RE: why ASA does NOT need an ACL to form a OSPF neighborship

From: Ryan West <rwest_at_zyedge.com>
Date: Thu, 4 Oct 2012 03:19:15 +0000

The same applies for isakmp, IPsec, and SSL VPN connections.

-----Original Message-----
From: nobody_at_groupstudy.com [mailto:nobody_at_groupstudy.com] On Behalf Of Brian McGahan
Sent: Wednesday, October 03, 2012 11:16 PM
To: jeremy co; Cisco certification
Subject: RE: why ASA does NOT need an ACL to form a OSPF neighborship

It starts listening for OSPF multicast when you turn the OSPF process on, the same as the routers do. If it's not running OSPF then it just ignores those groups.

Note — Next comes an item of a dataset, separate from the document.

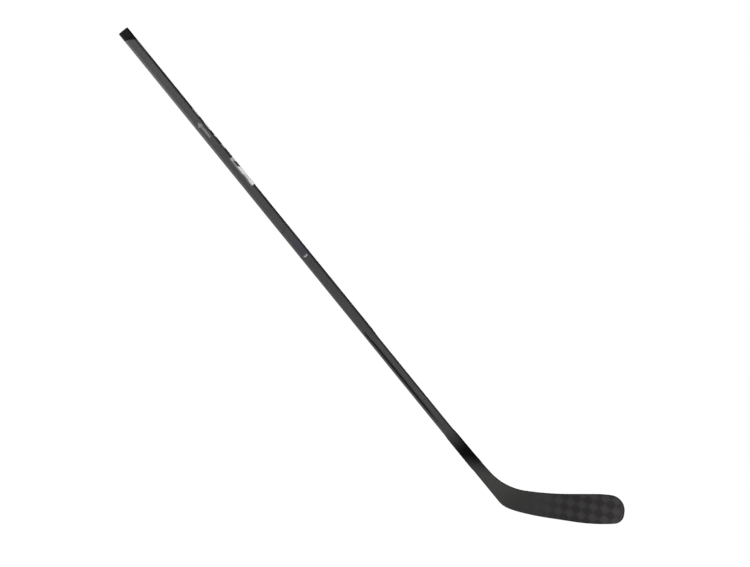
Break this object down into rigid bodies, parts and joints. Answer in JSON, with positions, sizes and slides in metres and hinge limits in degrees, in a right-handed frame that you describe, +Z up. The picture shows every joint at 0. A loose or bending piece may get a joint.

Brian McGahan, CCIE #8593 (R&S/SP/Security) bmcgahan_at_INE.com

Internetwork Expert, Inc.
http://www.INE.com

-----Original Message-----
From: nobody_at_groupstudy.com [mailto:nobody_at_groupstudy.com] On Behalf Of jeremy co
Sent: Wednesday, October 03, 2012 9:32 PM
To: Cisco certification
Subject: why ASA does NOT need an ACL to form a OSPF neighborship

Folks,

Dumb question but seems I cant figure it out. How come ASA doesnt need an ACL to permit protocol 89 on outside interface to for ospf adjacancy?

What is the behind of scene action that it does to for ospf adjacency ?
 Does asa listen to Multicast addresses by default and does not drop them ?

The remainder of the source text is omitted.